Accordingly, a new phase of economic reforms is needed to tackle the remaining problems on the supply side of the Egyptian economy to increase efficiency and to achieve sustainable economic growth. These reforms should target the policies related to improving human capital, increasing the role of the private sector through – enter alia – activating privatization and encouraging PPPs, removing the remaining distortions, cutting red tape, and working mainly on achieving significant improvements on Egypt’s global ranking in almost all components of the Human Development Index, the Doing Business Index, and the Global Competitiveness Index.

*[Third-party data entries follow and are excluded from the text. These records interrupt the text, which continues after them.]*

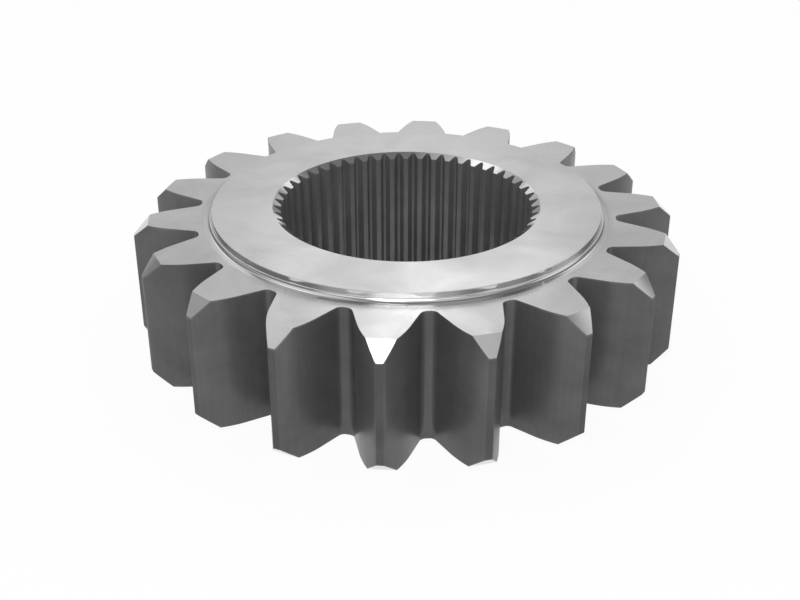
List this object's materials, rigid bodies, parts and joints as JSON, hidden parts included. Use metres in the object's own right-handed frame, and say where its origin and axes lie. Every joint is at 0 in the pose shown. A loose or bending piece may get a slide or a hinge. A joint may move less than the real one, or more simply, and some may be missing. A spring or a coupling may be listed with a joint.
{
  "type": "sun gear",
  "caption": "Spur sun gear: thick toothed ring with raised hub faces, chamfered tooth ends and a wide internally splined through bore.",
  "frame": {"origin": "on the gear's axis, in the plane of the lower hub face it rests on", "axes": "+Z along the gear's axis, away from the face it rests on; +Y through the middle of one tooth"},
  "size_m": [0.1638, 0.166, 0.0466],
  "materials": {
    "gear_steel": "ground and hardened, satin"
  },
  "bodies": {
    "root": {"sun_gear": "gear_steel"}
  },
  "joints": []
}
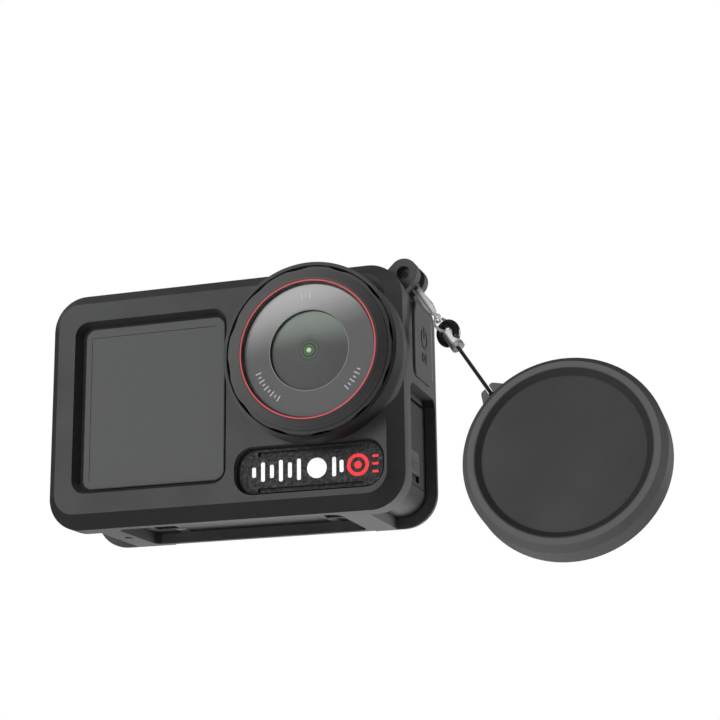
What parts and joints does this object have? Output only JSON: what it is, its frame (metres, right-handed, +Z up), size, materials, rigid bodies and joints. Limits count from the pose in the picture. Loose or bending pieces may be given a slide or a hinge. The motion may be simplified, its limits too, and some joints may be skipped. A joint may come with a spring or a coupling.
{
  "type": "action camera",
  "caption": "Compact action camera in a soft sleeve, with front and rear screens, a wide round lens, side doors, keys and a lens cap on a short lanyard.",
  "frame": {"origin": "centre of the quick-release seat on the camera's underside, where the camera is held in use", "axes": "+X to the viewer's right, from the front screen to the lens; -Y the way the lens looks; +Z up; -Z out of the seat"},
  "size_m": [0.1252, 0.0351, 0.0629],
  "materials": {
    "silicone": "soft matte, moulded silicone",
    "camera_shell": "fine grained",
    "guard_metal": "black anodised, satin",
    "red_accent": "satin red",
    "clear_glass": "polished, coated",
    "lens_print": "printed black with light marks",
    "lens_black": "dull black",
    "lens_glass": "polished, green coating",
    "sensor": "gloss",
    "circuit_board": "solder mask",
    "copper": "bare copper",
    "screen_glass": "polished, dark backed",
    "display": "unlit panel",
    "grained_plastic": null,
    "steel_grey": "satin",
    "magnet": "nickel plated",
    "battery_black": "smooth",
    "contact_gold": "plated",
    "door_plastic": "fine grained",
    "latch_grey": null,
    "seal_rubber": "soft",
    "card_plastic": "smooth",
    "button_plastic": "smooth",
    "switch_body": "moulded",
    "light_lens": "diffusing",
    "screw_steel": "blackened",
    "cord_black": "tight braid",
    "cord_gloss": "glossy coated cord",
    "pin_black": "smooth",
    "clasp_nickel": "nickel plated",
    "wire_steel": "bright wire",
    "ferrule_chrome": "polished"
  },
  "bodies": {
    "camera": {"silicone_sleeve": "silicone", "front_housing": "camera_shell", "rear_housing": "camera_shell", "lens_mount_ring": "camera_shell", "lens_face_plate": "lens_print", "lens_barrel": "lens_black", "front_element": "lens_glass", "middle_element": "lens_glass", "rear_element": "lens_glass", "image_sensor": "sensor", "sensor_board": "circuit_board", "main_board": "circuit_board", "heat_spreader": "copper", "front_screen_glass": "screen_glass", "front_display": "display", "rear_screen_glass": "screen_glass", "rear_display": "display", "badge_plate": "grained_plastic", "base_plate": "camera_shell", "base_catches": "steel_grey", "base_magnets": "magnet", "battery": "battery_black", "battery_contacts": "contact_gold", "battery_hinge_pin": "steel_grey", "memory_card": "card_plastic", "card_socket": "steel_grey", "usb_hinge_pin": "steel_grey", "usb_socket": "steel_grey", "power_switch": "switch_body", "record_switch": "switch_body", "speaker": "switch_body", "microphones": "steel_grey", "status_light": "light_lens", "housing_screws": "screw_steel", "lug_pin": "pin_black"},
    "lens_guard": {"lens_guard_ring": "guard_metal", "accent_ring": "red_accent", "lens_guard_glass": "clear_glass"},
    "power_key": {"power_pad": "silicone", "power_button": "button_plastic"},
    "record_key": {"record_pad": "silicone", "record_button": "button_plastic"},
    "usb_flap": {"usb_cover": "door_plastic"},
    "usb_slider": {"usb_latch": "latch_grey"},
    "battery_flap": {"battery_door": "door_plastic", "door_seal": "seal_rubber"},
    "battery_slider": {"battery_latch": "latch_grey"},
    "clasp": {"clasp_body": "clasp_nickel", "clasp_rivet": "clasp_nickel"},
    "gate": {"clasp_gate": "clasp_nickel"},
    "lanyard": {"swivel_eye": "clasp_nickel", "split_ring": "wire_steel", "cord_loop": "cord_gloss", "ferrule": "ferrule_chrome", "ferrule_collar": "ferrule_chrome", "tether_cord": "cord_black"},
    "cap": {"lens_cap": "silicone", "tab_pin": "cord_black"}
  },
  "joints": [
    {"name": "clasp_swing", "type": "hinge", "parent": "camera", "child": "clasp", "pos_m": [0.0366, -0.0026, 0.0457], "axis": [0, -1, 0], "range_deg": [-5, 90]},
    {"name": "lanyard_swivel", "type": "hinge", "parent": "clasp", "child": "lanyard", "pos_m": [0.04104, -0.00346, 0.03886], "axis": [0.5418, -0.1049, -0.8339], "continuous": true},
    {"name": "cap_flip", "type": "hinge", "parent": "lanyard", "child": "cap", "pos_m": [0.05355, -0.00588, 0.0196], "axis": [-0.8405, -0.0784, -0.5362], "range_deg": [-60, 60]},
    {"name": "clasp_gate_open", "type": "hinge", "parent": "clasp", "child": "gate", "pos_m": [0.03925, -0.00306, 0.0422], "axis": [0.0571, 0.9945, -0.088], "range_deg": [0, 14], "stiffness_Nm_per_rad": 0.002, "springref_deg": -5.73},
    {"name": "lens_guard_turn", "type": "hinge", "parent": "camera", "child": "lens_guard", "pos_m": [0.02114, -0.016, 0.02803], "axis": [0, -1, 0], "range_deg": [0, 45]},
    {"name": "power_press", "type": "slide", "parent": "camera", "child": "power_key", "axis": [-1, 0, 0], "range_m": [0, 0.0004], "stiffness_N_per_m": 2000, "springref_m": -0.0005},
    {"name": "record_press", "type": "slide", "parent": "camera", "child": "record_key", "axis": [0, 0, -1], "range_m": [0, 0.0004], "stiffness_N_per_m": 2000, "springref_m": -0.0005},
    {"name": "usb_cover_hinge", "type": "hinge", "parent": "camera", "child": "usb_flap", "pos_m": [0.0344, 0, 0.0214], "axis": [0, -1, 0], "range_deg": [0, 85]},
    {"name": "usb_latch_slide", "type": "slide", "parent": "usb_flap", "child": "usb_slider", "axis": [0, 0, -1], "range_m": [0, 0.0013]},
    {"name": "battery_door_hinge", "type": "hinge", "parent": "camera", "child": "battery_flap", "pos_m": [-0.0344, 0, 0.005], "axis": [0, -1, 0], "range_deg": [0, 90]},
    {"name": "battery_latch_slide", "type": "slide", "parent": "battery_flap", "child": "battery_slider", "axis": [0, 0, -1], "range_m": [0, 0.0013]}
  ]
}
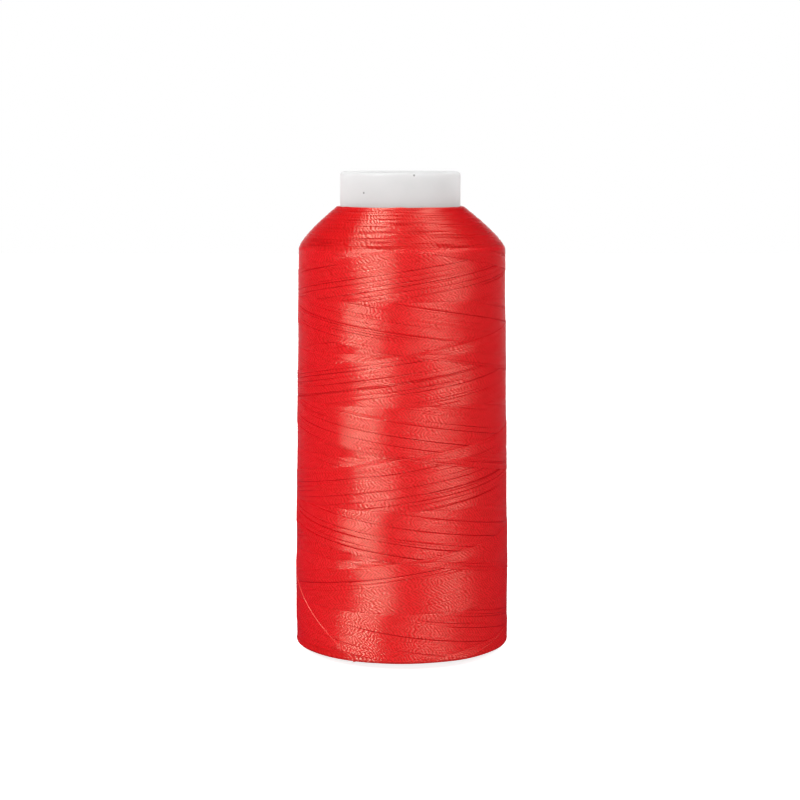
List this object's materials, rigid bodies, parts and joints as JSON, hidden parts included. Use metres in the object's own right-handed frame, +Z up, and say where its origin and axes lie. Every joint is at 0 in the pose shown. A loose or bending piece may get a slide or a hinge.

To achieve sustainable and inclusive growth, a policy framework for enhancing the supply side of the economy, driven by improving Egypt’s global ranking in the components the Doing Business Index, and the Global Competitiveness Index, is recommended. This policy framework works on reforming four major pillars, with the acronym (CHEP), namely: Competitiveness Improvement, Human Capital Development, Efficiency Enhancement, and Private Sector Participation.